People who move to the most recently built development at their region’s edge for the savings are in for sticker shock: a new home might only cost $15,000 per year, but if it is a two wage-earner family with a teen, owning three cars and driving 35,000 miles a year, the sum of housing and transportation can cost 77 percent of median income. In contrast, choosing to live in a location where only one car is needed with a home that costs $21,000 a year can reduce that same family’s H+T exposure to 50 percent or less creating greater economic security during economic downturns like the present.
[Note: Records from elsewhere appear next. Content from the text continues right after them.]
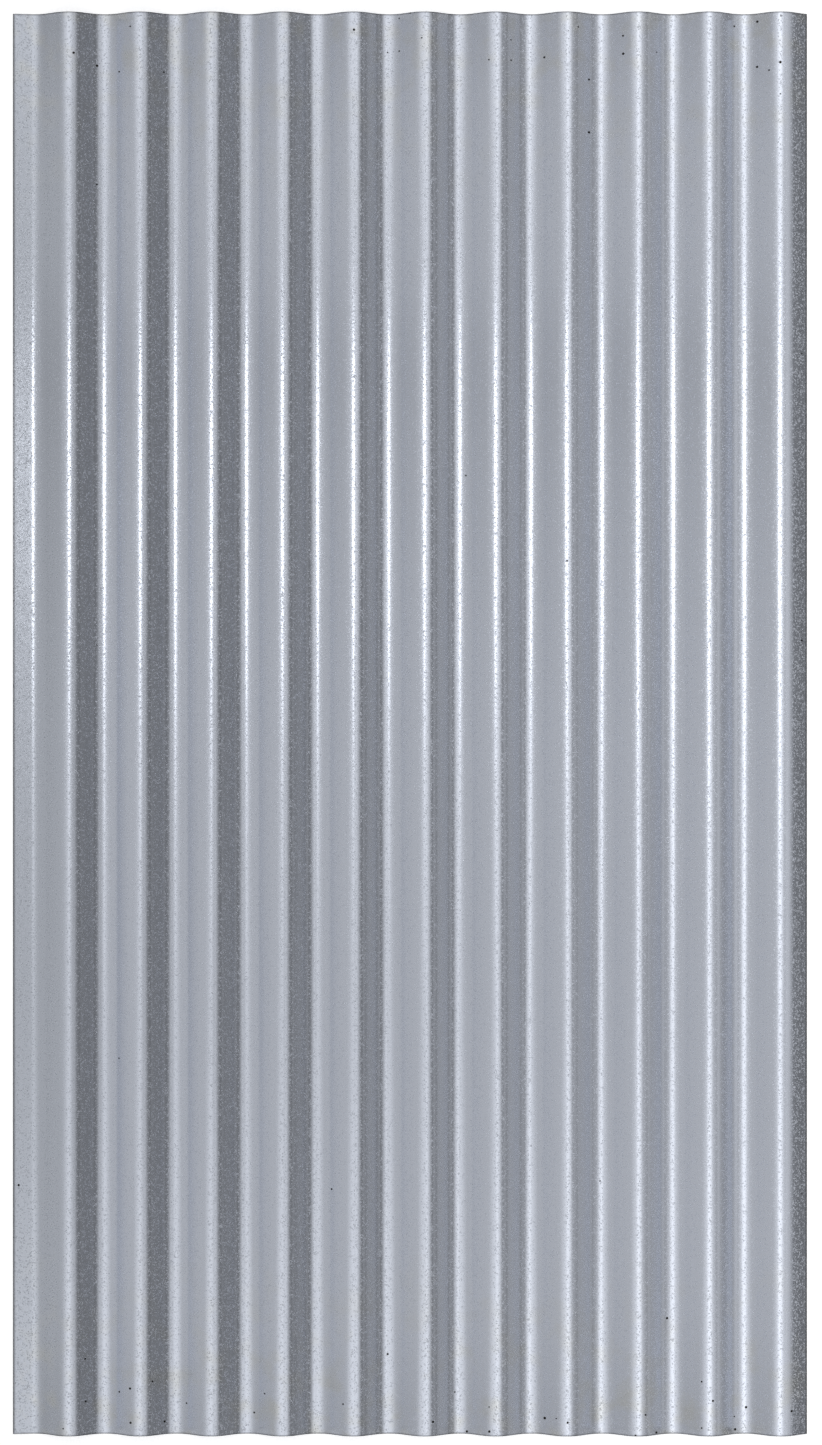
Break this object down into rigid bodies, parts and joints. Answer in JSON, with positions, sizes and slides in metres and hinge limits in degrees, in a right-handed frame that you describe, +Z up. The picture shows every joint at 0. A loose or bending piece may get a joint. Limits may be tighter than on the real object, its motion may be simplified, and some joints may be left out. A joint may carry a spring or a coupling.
{
  "type": "corrugated metal sheet",
  "caption": "Rectangular sheet of thin coated steel rolled to even round corrugations along its length, with a flat lap lip on one side edge, for roofs, walls and fences.",
  "frame": {"origin": "middle of the sheet's rectangle, on the level that the undersides of its valleys rest on", "axes": "+Y along the corrugations, +X across them from the lap lip to the free edge, +Z up out of the face that the weather meets"},
  "size_m": [0.8522, 1.524, 0.0179],
  "materials": {
    "zinc_coated_steel": "satin"
  },
  "bodies": {
    "root": {"corrugated_sheet": "zinc_coated_steel"}
  },
  "joints": []
}
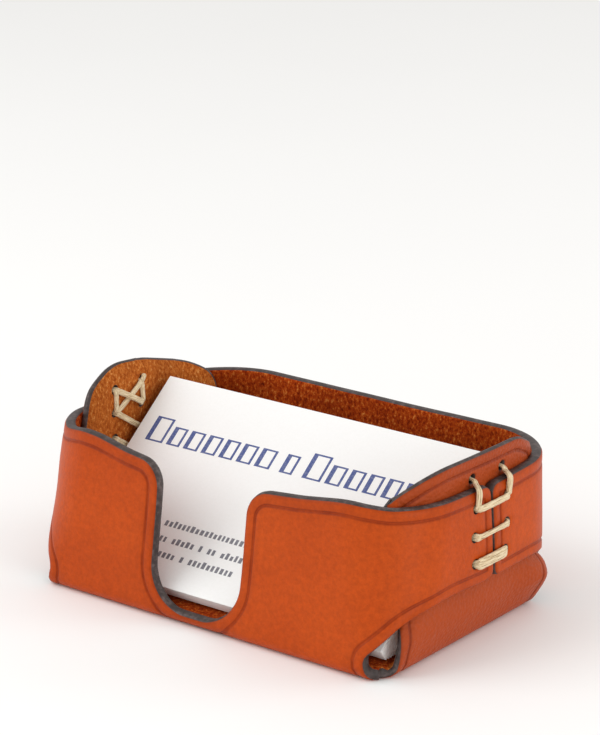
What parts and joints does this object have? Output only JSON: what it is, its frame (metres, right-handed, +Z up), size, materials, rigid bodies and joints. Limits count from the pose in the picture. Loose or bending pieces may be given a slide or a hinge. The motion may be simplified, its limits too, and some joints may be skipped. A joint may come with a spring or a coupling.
{
  "type": "desk business card holder",
  "caption": "Open desk tray for business cards, folded from one leather blank and laced at both ends, with a thumb notch in front and a pack of cards leaning in it.",
  "frame": {"origin": "centre of the underside that rests on the desk, at the middle of the overall length and depth", "axes": "+X along the long front to the user's right, +Y from the notched front to the back wall, +Z up"},
  "size_m": [0.1068, 0.0681, 0.0436],
  "materials": {
    "leather": "smooth tan vegetable-tanned leather, semi-matte, suede inside, dark painted edges",
    "lacing": "waxed flat cream thread",
    "card_stock": null
  },
  "bodies": {
    "tray": {"leather_body": "leather", "lacing_left": "lacing", "lacing_right": "lacing", "card_11": "card_stock", "card_12": "card_stock", "card_13": "card_stock", "card_14": "card_stock", "card_15": "card_stock", "card_16": "card_stock", "card_17": "card_stock"},
    "card_01": {"card_01": "card_stock"},
    "card_02": {"card_02": "card_stock"},
    "card_03": {"card_03": "card_stock"},
    "card_04": {"card_04": "card_stock"},
    "card_05": {"card_05": "card_stock"},
    "card_06": {"card_06": "card_stock"},
    "card_07": {"card_07": "card_stock"},
    "card_08": {"card_08": "card_stock"},
    "card_09": {"card_09": "card_stock"},
    "card_10": {"card_10": "card_stock"}
  },
  "joints": [
    {"name": "card_01_draw", "type": "slide", "parent": "tray", "child": "card_01", "axis": [0, 0.7771, 0.6293], "range_m": [0, 0.055]},
    {"name": "card_02_draw", "type": "slide", "parent": "tray", "child": "card_02", "axis": [0, 0.7771, 0.6293], "range_m": [0, 0.055]},
    {"name": "card_03_draw", "type": "slide", "parent": "tray", "child": "card_03", "axis": [0, 0.7771, 0.6293], "range_m": [0, 0.055]},
    {"name": "card_04_draw", "type": "slide", "parent": "tray", "child": "card_04", "axis": [0, 0.7771, 0.6293], "range_m": [0, 0.055]},
    {"name": "card_05_draw", "type": "slide", "parent": "tray", "child": "card_05", "axis": [0, 0.7771, 0.6293], "range_m": [0, 0.055]},
    {"name": "card_06_draw", "type": "slide", "parent": "tray", "child": "card_06", "axis": [0, 0.7771, 0.6293], "range_m": [0, 0.055]},
    {"name": "card_07_draw", "type": "slide", "parent": "tray", "child": "card_07", "axis": [0, 0.7771, 0.6293], "range_m": [0, 0.055]},
    {"name": "card_08_draw", "type": "slide", "parent": "tray", "child": "card_08", "axis": [0, 0.7771, 0.6293], "range_m": [0, 0.055]},
    {"name": "card_09_draw", "type": "slide", "parent": "tray", "child": "card_09", "axis": [0, 0.7826, 0.6225], "range_m": [0, 0.055]},
    {"name": "card_10_draw", "type": "slide", "parent": "tray", "child": "card_10", "axis": [0, 0.788, 0.6157], "range_m": [0, 0.055]}
  ]
}
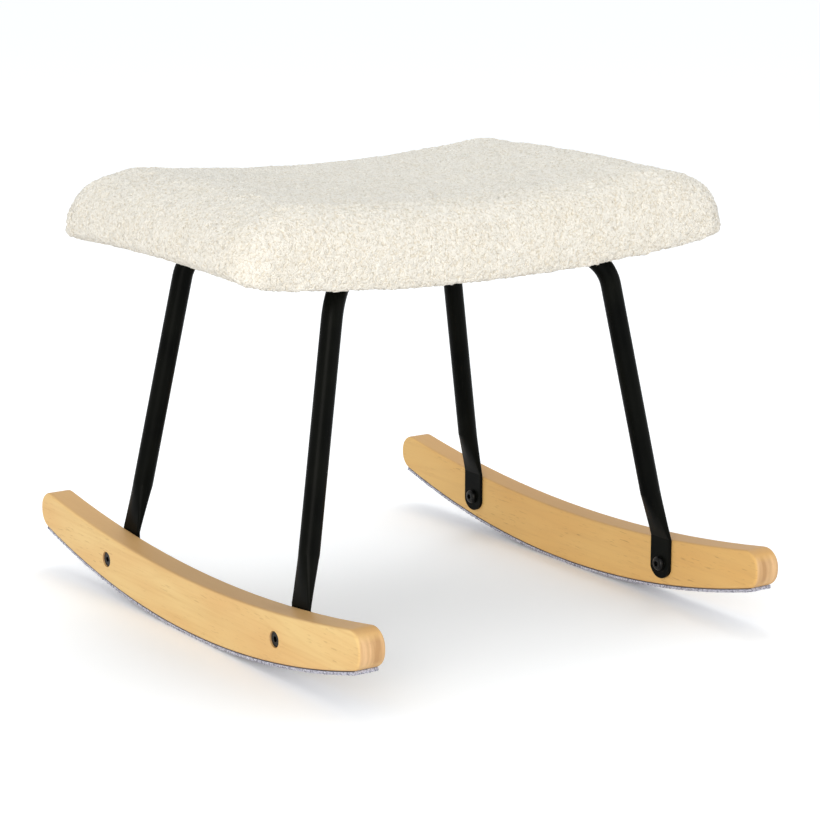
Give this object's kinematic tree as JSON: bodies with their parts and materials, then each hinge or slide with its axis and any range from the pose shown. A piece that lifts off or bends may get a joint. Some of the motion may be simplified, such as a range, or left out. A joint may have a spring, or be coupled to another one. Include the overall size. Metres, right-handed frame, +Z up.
{
  "type": "rocking footstool",
  "caption": "Rocking footstool: an upholstered saddle seat on crossed bent tubes, bolted to curved wooden rockers that roll on felt strips.",
  "frame": {"origin": "on the floor, under the middle of the stool, at its resting point", "axes": "+X from the left rocker to the right one, +Y along the rockers towards the rear, +Z up"},
  "size_m": [0.531, 0.576, 0.4109],
  "materials": {
    "rocker_wood": "solid light honey-coloured wood, satin lacquer",
    "felt": "grey-violet needle felt",
    "black_steel": "satin black powder coat",
    "black_screws": "black oxide",
    "zinc_steel": "bright zinc plate",
    "plywood": "moulded plywood, bare",
    "pine": "sawn softwood, bare",
    "foam": "cut upholstery foam",
    "upholstery": "looped cream boucle with a short curled pile",
    "dust_cloth": "thin black spun-bonded cloth"
  },
  "bodies": {
    "root": {"rocker_left": "rocker_wood", "rocker_right": "rocker_wood", "rocker_felt_left": "felt", "rocker_felt_right": "felt", "leg_tube_through": "black_steel", "leg_tube_front_right": "black_steel", "leg_tube_rear_left": "black_steel", "seat_plate_front_left": "black_steel", "seat_plate_front_right": "black_steel", "seat_plate_rear_left": "black_steel", "seat_plate_rear_right": "black_steel", "leg_bolts": "black_screws", "sleeve_nuts": "black_screws", "seat_bolts": "zinc_steel", "seat_washers": "zinc_steel", "tee_nuts": "zinc_steel", "seat_board": "plywood", "seat_rail_front": "pine", "seat_rail_rear": "pine", "seat_rail_left": "pine", "seat_rail_right": "pine", "rail_screws": "zinc_steel", "seat_foam": "foam", "seat_cover": "upholstery", "dust_cloth": "dust_cloth", "cover_staples": "zinc_steel", "dust_cloth_staples": "zinc_steel"}
  },
  "joints": []
}
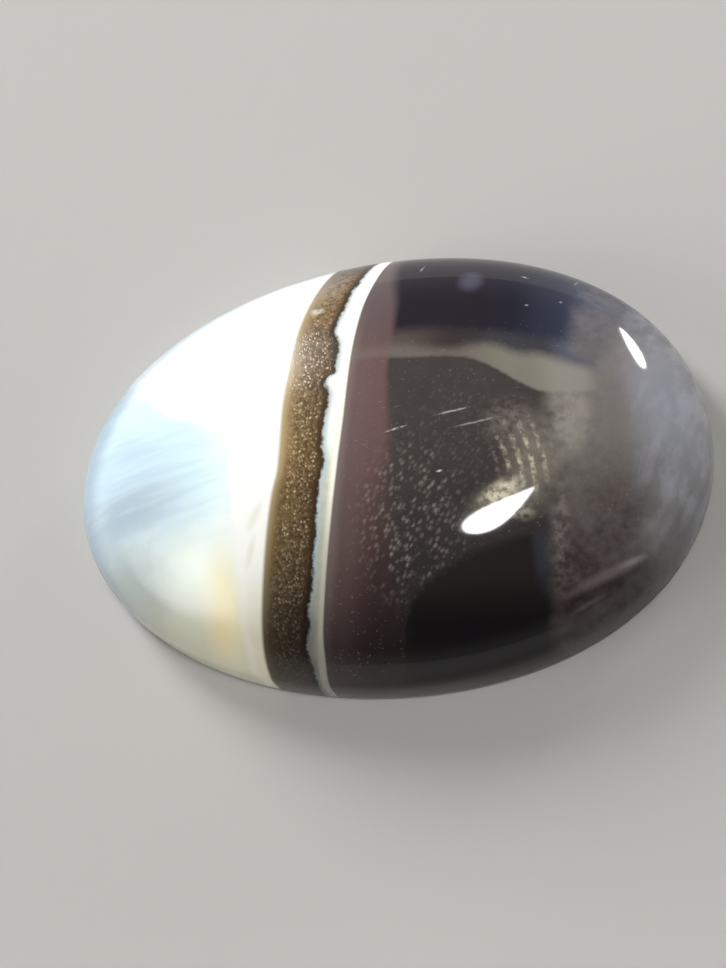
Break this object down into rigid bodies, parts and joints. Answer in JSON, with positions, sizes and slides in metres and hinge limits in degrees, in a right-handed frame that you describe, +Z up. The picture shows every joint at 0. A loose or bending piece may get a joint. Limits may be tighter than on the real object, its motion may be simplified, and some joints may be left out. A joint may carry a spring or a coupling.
{
  "type": "oval cabochon",
  "caption": "Oval cabochon of banded common opal: a polished dome on a low girdle with a flat back, milky at one end, smoky and cloudy at the other.",
  "frame": {"origin": "on the flat back, under the middle of the stone", "axes": "+X along the long axis, towards the cloudy end; +Y across the width; +Z up through the dome, out of the flat back"},
  "size_m": [0.03, 0.0212, 0.0069],
  "materials": {
    "banded_opal": "polished"
  },
  "bodies": {
    "root": {"cabochon": "banded_opal"}
  },
  "joints": []
}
More broadly, development in the U.S. has followed an unsustainable pattern of outward sprawl that lacks the basic ingredients for reducing the cost of living: density, neighborhoods with a mix of uses and a community design that caters to pedestrians, cyclists and transit riders as much as it does to the car. Analysts predict a record three million homes will be threatened with foreclosure this year. The failure to provide Americans with compact neighborhoods that support pedestrians and cyclists as well as drivers places many households and communities across the country at risk.
What CNT Recommends:
Policymakers can use the H+T index to adopt a broader definition of affordability that encompasses transportation as well as housing and to disclose the average transportation costs associated with neighborhoods so consumers can make informed housing decisions. Proposed policies and investments should be screened for their potential impact on affordability under the H+T standard. And finally, public investments should be targeted to lower the sum of housing and transportation costs by creating more location efficient communities—through investment in transportation options, transit-oriented development, and the creation of more compact, walkable communities.